_What is being asked_: Output all the material that follows, exactly as given.

_Records for processing_:

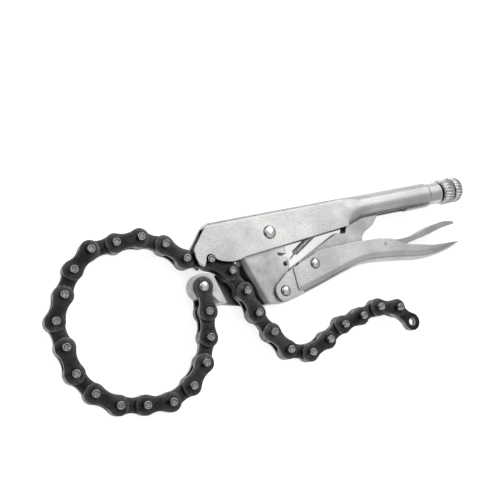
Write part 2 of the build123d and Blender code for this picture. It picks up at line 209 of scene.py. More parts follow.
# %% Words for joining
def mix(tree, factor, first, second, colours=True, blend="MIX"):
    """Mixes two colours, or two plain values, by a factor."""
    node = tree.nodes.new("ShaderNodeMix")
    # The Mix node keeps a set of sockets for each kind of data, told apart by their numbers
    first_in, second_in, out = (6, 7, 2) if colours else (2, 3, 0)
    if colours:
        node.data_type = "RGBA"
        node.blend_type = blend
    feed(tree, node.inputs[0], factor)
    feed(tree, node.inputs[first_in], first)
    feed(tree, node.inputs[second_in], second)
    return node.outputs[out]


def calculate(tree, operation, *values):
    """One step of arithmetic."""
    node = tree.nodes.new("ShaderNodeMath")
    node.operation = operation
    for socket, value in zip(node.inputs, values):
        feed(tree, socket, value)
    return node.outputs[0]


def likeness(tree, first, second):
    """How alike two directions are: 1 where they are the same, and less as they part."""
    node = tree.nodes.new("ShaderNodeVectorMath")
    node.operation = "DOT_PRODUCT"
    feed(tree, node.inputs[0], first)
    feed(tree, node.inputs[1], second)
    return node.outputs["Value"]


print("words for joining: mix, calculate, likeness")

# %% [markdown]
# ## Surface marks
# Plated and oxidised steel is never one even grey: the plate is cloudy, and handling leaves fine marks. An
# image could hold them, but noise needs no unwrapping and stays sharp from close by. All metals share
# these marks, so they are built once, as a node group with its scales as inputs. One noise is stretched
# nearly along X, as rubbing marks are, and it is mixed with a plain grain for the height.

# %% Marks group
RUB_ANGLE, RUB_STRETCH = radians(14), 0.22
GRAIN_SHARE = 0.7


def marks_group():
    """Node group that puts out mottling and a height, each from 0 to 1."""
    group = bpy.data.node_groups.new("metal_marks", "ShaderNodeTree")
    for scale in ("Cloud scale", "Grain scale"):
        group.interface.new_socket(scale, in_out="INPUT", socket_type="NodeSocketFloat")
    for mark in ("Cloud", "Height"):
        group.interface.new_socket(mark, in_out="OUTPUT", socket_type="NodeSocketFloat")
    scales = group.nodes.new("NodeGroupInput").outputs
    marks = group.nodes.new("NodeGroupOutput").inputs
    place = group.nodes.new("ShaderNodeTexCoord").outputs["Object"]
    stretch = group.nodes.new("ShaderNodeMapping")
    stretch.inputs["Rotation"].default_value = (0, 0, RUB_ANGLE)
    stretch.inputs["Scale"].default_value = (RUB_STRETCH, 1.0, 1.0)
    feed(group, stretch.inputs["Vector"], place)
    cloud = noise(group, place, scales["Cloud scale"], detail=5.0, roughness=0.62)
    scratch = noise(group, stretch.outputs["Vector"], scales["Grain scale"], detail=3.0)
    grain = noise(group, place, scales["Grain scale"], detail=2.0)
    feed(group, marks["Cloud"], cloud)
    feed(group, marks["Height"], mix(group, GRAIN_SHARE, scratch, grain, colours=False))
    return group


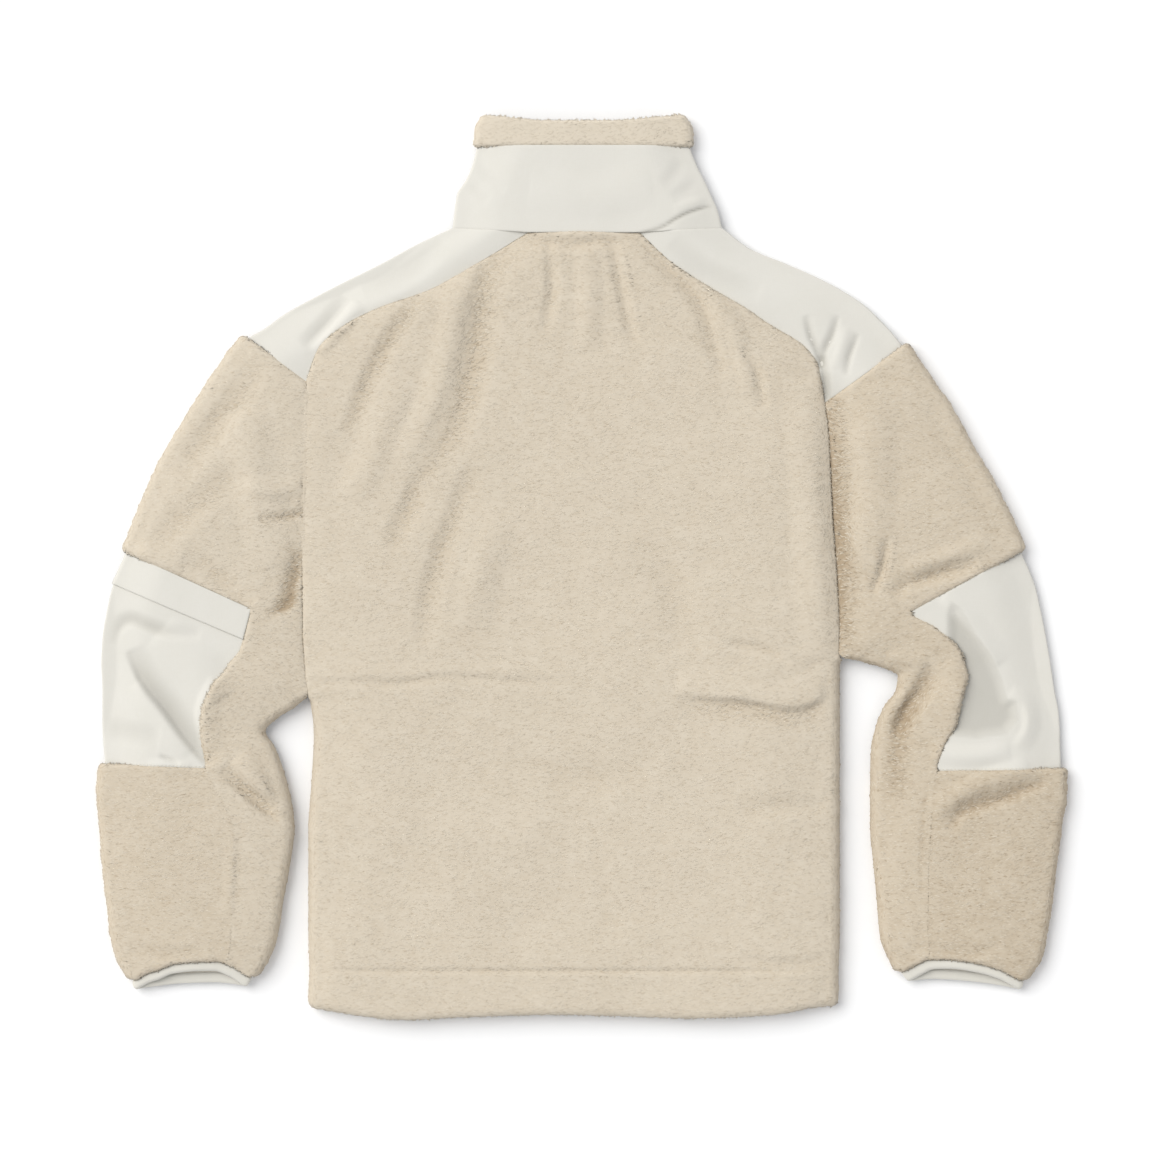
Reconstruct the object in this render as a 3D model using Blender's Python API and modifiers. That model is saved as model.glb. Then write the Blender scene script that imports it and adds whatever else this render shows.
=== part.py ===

_Solved exercise_:
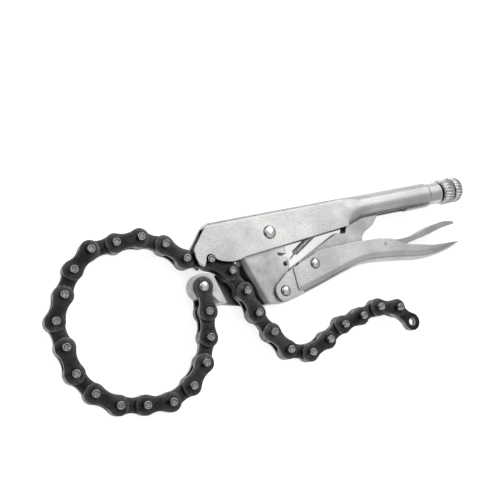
Write part 2 of the build123d and Blender code for this picture. It picks up at line 209 of scene.py. More parts follow.
# %% Words for joining
def mix(tree, factor, first, second, colours=True, blend="MIX"):
    """Mixes two colours, or two plain values, by a factor."""
    node = tree.nodes.new("ShaderNodeMix")
    # The Mix node keeps a set of sockets for each kind of data, told apart by their numbers
    first_in, second_in, out = (6, 7, 2) if colours else (2, 3, 0)
    if colours:
        node.data_type = "RGBA"
        node.blend_type = blend
    feed(tree, node.inputs[0], factor)
    feed(tree, node.inputs[first_in], first)
    feed(tree, node.inputs[second_in], second)
    return node.outputs[out]


def calculate(tree, operation, *values):
    """One step of arithmetic."""
    node = tree.nodes.new("ShaderNodeMath")
    node.operation = operation
    for socket, value in zip(node.inputs, values):
        feed(tree, socket, value)
    return node.outputs[0]


def likeness(tree, first, second):
    """How alike two directions are: 1 where they are the same, and less as they part."""
    node = tree.nodes.new("ShaderNodeVectorMath")
    node.operation = "DOT_PRODUCT"
    feed(tree, node.inputs[0], first)
    feed(tree, node.inputs[1], second)
    return node.outputs["Value"]


print("words for joining: mix, calculate, likeness")

# %% [markdown]
# ## Surface marks
# Plated and oxidised steel is never one even grey: the plate is cloudy, and handling leaves fine marks. An
# image could hold them, but noise needs no unwrapping and stays sharp from close by. All metals share
# these marks, so they are built once, as a node group with its scales as inputs. One noise is stretched
# nearly along X, as rubbing marks are, and it is mixed with a plain grain for the height.

# %% Marks group
RUB_ANGLE, RUB_STRETCH = radians(14), 0.22
GRAIN_SHARE = 0.7


def marks_group():
    """Node group that puts out mottling and a height, each from 0 to 1."""
    group = bpy.data.node_groups.new("metal_marks", "ShaderNodeTree")
    for scale in ("Cloud scale", "Grain scale"):
        group.interface.new_socket(scale, in_out="INPUT", socket_type="NodeSocketFloat")
    for mark in ("Cloud", "Height"):
        group.interface.new_socket(mark, in_out="OUTPUT", socket_type="NodeSocketFloat")
    scales = group.nodes.new("NodeGroupInput").outputs
    marks = group.nodes.new("NodeGroupOutput").inputs
    place = group.nodes.new("ShaderNodeTexCoord").outputs["Object"]
    stretch = group.nodes.new("ShaderNodeMapping")
    stretch.inputs["Rotation"].default_value = (0, 0, RUB_ANGLE)
    stretch.inputs["Scale"].default_value = (RUB_STRETCH, 1.0, 1.0)
    feed(group, stretch.inputs["Vector"], place)
    cloud = noise(group, place, scales["Cloud scale"], detail=5.0, roughness=0.62)
    scratch = noise(group, stretch.outputs["Vector"], scales["Grain scale"], detail=3.0)
    grain = noise(group, place, scales["Grain scale"], detail=2.0)
    feed(group, marks["Cloud"], cloud)
    feed(group, marks["Height"], mix(group, GRAIN_SHARE, scratch, grain, colours=False))
    return group


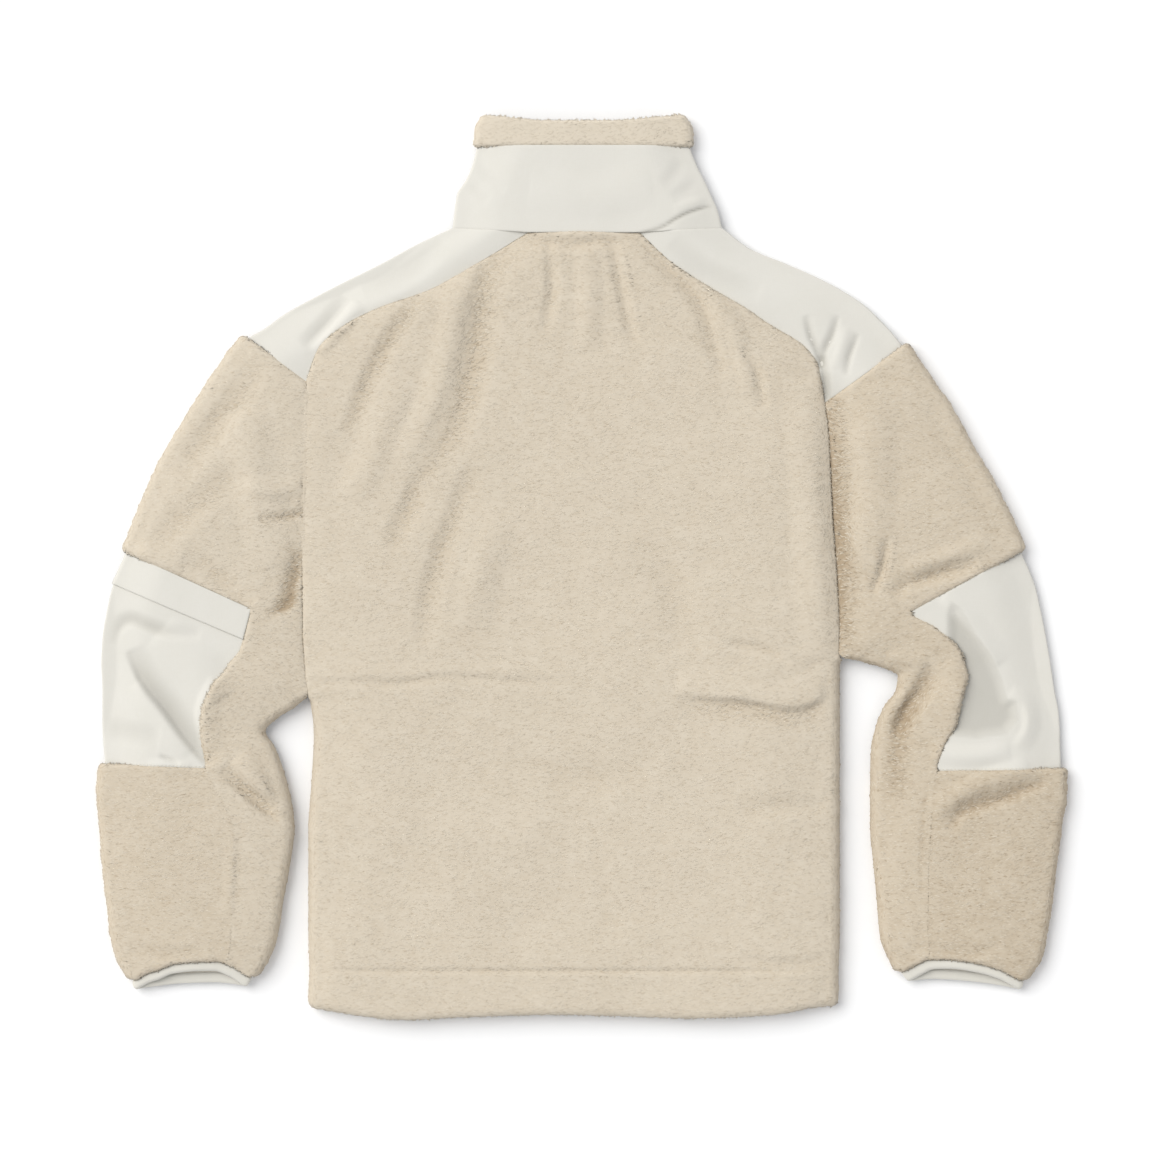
Reconstruct the object in this render as a 3D model using Blender's Python API and modifiers. That model is saved as model.glb. Then write the Blender scene script that imports it and adds whatever else this render shows.
=== part.py ===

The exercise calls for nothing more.